* _Data supplied_:
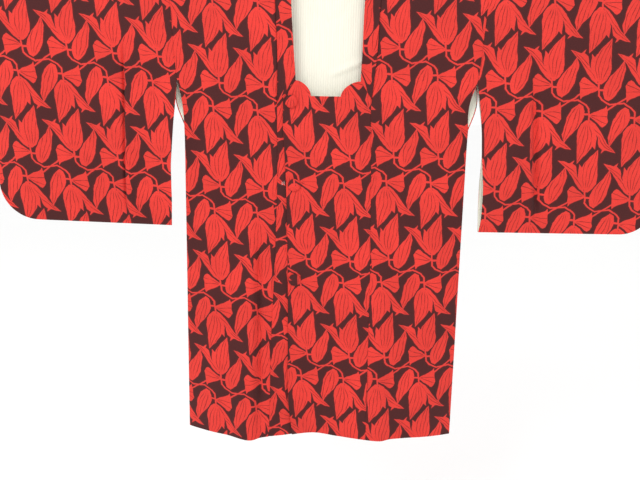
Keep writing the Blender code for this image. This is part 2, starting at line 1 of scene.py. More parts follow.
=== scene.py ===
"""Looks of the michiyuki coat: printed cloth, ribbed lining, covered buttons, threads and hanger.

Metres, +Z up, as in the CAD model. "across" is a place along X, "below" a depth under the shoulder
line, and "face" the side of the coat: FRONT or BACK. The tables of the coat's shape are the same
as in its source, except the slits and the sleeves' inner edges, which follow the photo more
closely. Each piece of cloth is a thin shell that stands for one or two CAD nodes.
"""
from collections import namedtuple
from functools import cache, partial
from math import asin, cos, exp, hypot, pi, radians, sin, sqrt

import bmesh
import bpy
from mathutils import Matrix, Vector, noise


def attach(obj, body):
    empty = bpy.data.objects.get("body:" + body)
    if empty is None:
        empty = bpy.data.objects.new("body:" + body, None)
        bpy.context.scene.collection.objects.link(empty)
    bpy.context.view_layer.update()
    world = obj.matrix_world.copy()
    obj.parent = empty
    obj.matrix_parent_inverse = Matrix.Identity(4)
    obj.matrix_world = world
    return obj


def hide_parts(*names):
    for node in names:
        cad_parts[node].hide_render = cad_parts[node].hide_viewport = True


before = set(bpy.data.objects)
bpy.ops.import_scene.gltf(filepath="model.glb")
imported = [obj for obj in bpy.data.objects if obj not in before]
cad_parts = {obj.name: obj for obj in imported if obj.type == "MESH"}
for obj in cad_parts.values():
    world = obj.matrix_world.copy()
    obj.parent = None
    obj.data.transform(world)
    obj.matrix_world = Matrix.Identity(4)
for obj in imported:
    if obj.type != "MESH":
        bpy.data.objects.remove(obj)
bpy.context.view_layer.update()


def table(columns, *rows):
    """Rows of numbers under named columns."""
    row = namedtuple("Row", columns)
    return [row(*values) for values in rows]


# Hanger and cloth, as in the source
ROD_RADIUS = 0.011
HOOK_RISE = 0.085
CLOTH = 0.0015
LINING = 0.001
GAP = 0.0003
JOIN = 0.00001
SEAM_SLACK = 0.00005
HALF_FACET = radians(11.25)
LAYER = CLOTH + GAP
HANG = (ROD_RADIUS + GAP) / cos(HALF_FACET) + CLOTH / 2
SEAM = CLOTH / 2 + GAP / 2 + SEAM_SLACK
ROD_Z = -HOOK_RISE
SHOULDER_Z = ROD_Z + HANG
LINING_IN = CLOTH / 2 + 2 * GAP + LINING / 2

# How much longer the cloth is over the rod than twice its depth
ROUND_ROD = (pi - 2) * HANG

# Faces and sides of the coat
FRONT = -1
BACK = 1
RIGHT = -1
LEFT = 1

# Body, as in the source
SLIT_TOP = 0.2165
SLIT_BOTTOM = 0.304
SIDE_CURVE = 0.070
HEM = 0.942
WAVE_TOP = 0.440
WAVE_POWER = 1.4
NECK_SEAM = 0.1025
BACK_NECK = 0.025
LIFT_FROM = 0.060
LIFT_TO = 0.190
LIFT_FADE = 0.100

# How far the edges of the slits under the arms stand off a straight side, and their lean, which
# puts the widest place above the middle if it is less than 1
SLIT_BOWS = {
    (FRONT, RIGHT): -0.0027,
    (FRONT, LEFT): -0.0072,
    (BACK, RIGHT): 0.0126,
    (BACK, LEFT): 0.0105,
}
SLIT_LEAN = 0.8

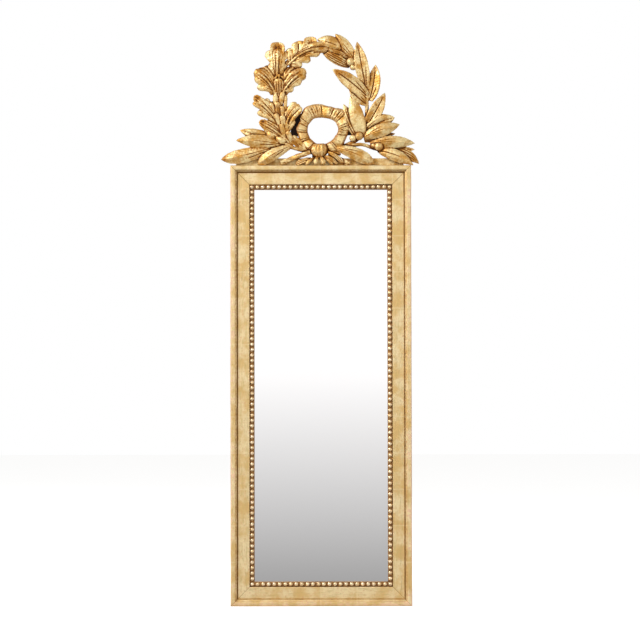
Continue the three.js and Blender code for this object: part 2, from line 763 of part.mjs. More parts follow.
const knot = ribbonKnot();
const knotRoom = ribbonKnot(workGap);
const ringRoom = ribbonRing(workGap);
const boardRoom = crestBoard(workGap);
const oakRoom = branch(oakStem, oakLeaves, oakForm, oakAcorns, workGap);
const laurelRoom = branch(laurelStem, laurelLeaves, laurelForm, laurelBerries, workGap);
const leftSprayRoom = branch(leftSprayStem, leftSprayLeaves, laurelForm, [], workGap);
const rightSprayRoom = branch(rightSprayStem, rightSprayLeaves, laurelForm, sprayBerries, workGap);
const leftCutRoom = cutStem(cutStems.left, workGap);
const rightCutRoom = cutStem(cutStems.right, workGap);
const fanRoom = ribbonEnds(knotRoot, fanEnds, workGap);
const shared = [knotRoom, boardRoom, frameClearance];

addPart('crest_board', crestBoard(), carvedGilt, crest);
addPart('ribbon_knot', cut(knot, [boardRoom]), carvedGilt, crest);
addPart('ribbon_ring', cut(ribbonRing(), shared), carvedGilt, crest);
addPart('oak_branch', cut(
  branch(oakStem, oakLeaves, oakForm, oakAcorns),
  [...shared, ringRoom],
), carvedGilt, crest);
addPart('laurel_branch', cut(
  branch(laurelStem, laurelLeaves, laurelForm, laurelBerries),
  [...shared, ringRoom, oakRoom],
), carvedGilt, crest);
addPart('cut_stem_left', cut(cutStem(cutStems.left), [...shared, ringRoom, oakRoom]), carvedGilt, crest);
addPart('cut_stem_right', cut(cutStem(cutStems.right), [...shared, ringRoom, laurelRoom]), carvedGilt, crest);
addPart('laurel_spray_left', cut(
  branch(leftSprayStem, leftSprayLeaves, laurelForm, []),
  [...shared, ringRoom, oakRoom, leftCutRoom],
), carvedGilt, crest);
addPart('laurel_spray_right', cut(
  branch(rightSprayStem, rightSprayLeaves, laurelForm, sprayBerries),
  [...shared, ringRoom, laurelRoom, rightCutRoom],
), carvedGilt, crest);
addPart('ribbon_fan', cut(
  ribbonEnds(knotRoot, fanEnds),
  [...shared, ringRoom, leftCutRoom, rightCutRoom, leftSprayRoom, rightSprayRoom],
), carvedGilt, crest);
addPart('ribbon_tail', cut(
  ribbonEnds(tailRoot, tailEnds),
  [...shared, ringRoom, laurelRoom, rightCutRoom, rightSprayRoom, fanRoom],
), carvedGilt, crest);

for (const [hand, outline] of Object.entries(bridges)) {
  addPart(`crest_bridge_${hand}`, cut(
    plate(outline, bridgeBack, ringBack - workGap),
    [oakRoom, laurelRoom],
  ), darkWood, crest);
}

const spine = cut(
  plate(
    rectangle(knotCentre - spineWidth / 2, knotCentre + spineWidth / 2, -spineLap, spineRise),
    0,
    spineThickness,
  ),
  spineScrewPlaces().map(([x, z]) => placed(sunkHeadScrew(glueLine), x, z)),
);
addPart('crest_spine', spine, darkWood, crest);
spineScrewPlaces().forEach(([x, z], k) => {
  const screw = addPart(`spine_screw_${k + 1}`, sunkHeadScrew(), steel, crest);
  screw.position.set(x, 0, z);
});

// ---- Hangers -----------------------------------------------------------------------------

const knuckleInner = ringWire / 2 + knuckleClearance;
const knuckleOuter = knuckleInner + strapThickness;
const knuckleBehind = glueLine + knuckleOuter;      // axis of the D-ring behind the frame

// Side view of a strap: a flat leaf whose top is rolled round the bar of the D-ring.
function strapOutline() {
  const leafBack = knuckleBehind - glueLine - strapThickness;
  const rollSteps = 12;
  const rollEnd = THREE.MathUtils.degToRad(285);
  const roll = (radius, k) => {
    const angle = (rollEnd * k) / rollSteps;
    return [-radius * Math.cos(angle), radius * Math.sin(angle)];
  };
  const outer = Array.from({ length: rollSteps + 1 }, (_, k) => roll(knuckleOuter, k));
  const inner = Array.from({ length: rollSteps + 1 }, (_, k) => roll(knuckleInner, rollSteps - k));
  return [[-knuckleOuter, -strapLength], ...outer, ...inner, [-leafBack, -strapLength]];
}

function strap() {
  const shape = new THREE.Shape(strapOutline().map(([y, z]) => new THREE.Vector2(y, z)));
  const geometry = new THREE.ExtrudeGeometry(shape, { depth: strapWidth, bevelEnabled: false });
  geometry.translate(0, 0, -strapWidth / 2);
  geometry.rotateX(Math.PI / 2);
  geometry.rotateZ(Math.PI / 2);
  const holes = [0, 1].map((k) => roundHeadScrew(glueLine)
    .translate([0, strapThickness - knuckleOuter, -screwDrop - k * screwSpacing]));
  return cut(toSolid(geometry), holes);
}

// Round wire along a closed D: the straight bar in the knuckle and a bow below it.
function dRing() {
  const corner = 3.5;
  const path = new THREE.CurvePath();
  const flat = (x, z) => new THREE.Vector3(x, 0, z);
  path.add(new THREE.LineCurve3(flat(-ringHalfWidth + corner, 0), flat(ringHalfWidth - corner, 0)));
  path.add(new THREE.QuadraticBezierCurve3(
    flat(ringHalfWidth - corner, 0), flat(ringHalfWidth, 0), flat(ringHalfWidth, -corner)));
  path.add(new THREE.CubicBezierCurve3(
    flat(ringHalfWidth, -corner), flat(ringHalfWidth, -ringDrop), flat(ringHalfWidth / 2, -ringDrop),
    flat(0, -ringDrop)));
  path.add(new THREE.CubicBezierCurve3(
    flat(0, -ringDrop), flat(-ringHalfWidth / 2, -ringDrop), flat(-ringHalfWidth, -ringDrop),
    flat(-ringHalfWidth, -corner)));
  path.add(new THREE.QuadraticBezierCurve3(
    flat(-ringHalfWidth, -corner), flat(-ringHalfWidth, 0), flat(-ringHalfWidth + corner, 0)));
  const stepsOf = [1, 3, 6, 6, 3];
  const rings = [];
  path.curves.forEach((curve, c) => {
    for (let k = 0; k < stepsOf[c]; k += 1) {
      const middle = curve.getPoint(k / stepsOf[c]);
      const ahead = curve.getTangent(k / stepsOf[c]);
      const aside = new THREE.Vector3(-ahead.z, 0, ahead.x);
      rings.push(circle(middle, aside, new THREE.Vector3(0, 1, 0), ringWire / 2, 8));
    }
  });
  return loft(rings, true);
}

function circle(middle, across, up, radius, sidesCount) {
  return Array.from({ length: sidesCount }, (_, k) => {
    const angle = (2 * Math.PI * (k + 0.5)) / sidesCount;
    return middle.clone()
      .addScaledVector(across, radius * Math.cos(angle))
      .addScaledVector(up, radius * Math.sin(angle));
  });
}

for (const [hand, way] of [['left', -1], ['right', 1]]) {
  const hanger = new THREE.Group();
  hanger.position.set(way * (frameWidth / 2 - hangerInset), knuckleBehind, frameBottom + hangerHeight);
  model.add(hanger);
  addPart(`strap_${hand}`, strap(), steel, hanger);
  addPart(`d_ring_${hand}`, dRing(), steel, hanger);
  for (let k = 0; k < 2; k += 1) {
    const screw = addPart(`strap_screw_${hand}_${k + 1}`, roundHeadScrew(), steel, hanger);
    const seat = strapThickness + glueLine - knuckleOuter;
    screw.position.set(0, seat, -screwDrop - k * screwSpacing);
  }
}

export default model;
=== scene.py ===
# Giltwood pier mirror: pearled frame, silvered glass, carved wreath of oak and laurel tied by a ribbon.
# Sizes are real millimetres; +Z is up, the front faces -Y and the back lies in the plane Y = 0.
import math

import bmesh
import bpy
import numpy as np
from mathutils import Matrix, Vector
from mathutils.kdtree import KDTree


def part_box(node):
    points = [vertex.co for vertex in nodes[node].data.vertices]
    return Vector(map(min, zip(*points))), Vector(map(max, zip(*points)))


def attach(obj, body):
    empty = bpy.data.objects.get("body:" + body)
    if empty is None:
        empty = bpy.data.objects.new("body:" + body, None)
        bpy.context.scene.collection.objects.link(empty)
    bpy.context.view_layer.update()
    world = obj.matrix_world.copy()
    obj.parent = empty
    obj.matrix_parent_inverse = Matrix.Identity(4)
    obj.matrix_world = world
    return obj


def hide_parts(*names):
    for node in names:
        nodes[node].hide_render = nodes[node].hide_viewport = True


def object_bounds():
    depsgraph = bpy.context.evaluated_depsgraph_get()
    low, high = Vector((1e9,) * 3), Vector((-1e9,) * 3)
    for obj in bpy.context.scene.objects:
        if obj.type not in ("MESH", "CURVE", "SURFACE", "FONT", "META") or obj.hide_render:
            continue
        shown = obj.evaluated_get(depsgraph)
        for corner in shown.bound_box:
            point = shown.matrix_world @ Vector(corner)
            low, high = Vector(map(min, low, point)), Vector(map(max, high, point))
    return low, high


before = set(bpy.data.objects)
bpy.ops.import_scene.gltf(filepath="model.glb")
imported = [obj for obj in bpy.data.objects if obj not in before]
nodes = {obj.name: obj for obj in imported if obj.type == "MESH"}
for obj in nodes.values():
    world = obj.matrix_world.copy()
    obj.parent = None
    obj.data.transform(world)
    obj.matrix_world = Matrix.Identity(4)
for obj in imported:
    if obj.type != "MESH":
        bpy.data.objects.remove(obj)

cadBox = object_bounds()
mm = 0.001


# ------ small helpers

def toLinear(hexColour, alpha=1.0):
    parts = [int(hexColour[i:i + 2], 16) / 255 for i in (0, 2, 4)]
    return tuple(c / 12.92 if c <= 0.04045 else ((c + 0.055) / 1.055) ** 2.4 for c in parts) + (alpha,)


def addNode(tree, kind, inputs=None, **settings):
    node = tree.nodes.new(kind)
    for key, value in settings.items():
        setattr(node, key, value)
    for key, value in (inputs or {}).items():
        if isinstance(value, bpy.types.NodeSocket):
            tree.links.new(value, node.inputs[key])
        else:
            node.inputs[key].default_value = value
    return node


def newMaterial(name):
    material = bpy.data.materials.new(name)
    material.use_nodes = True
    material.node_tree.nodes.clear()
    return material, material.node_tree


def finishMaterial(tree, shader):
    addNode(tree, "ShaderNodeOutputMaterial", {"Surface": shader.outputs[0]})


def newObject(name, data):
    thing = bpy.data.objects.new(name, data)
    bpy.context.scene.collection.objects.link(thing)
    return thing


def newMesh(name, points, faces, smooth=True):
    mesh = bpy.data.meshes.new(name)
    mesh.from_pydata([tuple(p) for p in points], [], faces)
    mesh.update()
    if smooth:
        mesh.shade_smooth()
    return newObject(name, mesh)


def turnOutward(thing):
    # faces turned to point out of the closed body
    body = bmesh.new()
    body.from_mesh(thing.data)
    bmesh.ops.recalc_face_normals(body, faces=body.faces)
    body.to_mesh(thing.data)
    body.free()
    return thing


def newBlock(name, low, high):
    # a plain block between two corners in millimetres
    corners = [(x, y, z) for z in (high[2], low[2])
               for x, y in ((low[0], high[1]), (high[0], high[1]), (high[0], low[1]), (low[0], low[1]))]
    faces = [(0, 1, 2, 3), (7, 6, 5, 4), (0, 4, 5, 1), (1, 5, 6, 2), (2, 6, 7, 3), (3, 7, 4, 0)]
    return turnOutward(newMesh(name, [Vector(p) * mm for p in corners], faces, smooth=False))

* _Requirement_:
Copy exactly the lines from the line with "for (const [hand, way]" up to and including the line with "zip(*points))), Vector(map(max, zip(*points)))", and no other lines.

* _Final result_:
for (const [hand, way] of [['left', -1], ['right', 1]]) {
  const hanger = new THREE.Group();
  hanger.position.set(way * (frameWidth / 2 - hangerInset), knuckleBehind, frameBottom + hangerHeight);
  model.add(hanger);
  addPart(`strap_${hand}`, strap(), steel, hanger);
  addPart(`d_ring_${hand}`, dRing(), steel, hanger);
  for (let k = 0; k < 2; k += 1) {
    const screw = addPart(`strap_screw_${hand}_${k + 1}`, roundHeadScrew(), steel, hanger);
    const seat = strapThickness + glueLine - knuckleOuter;
    screw.position.set(0, seat, -screwDrop - k * screwSpacing);
  }
}

export default model;
=== scene.py ===
# Giltwood pier mirror: pearled frame, silvered glass, carved wreath of oak and laurel tied by a ribbon.
# Sizes are real millimetres; +Z is up, the front faces -Y and the back lies in the plane Y = 0.
import math

import bmesh
import bpy
import numpy as np
from mathutils import Matrix, Vector
from mathutils.kdtree import KDTree


def part_box(node):
    points = [vertex.co for vertex in nodes[node].data.vertices]
    return Vector(map(min, zip(*points))), Vector(map(max, zip(*points)))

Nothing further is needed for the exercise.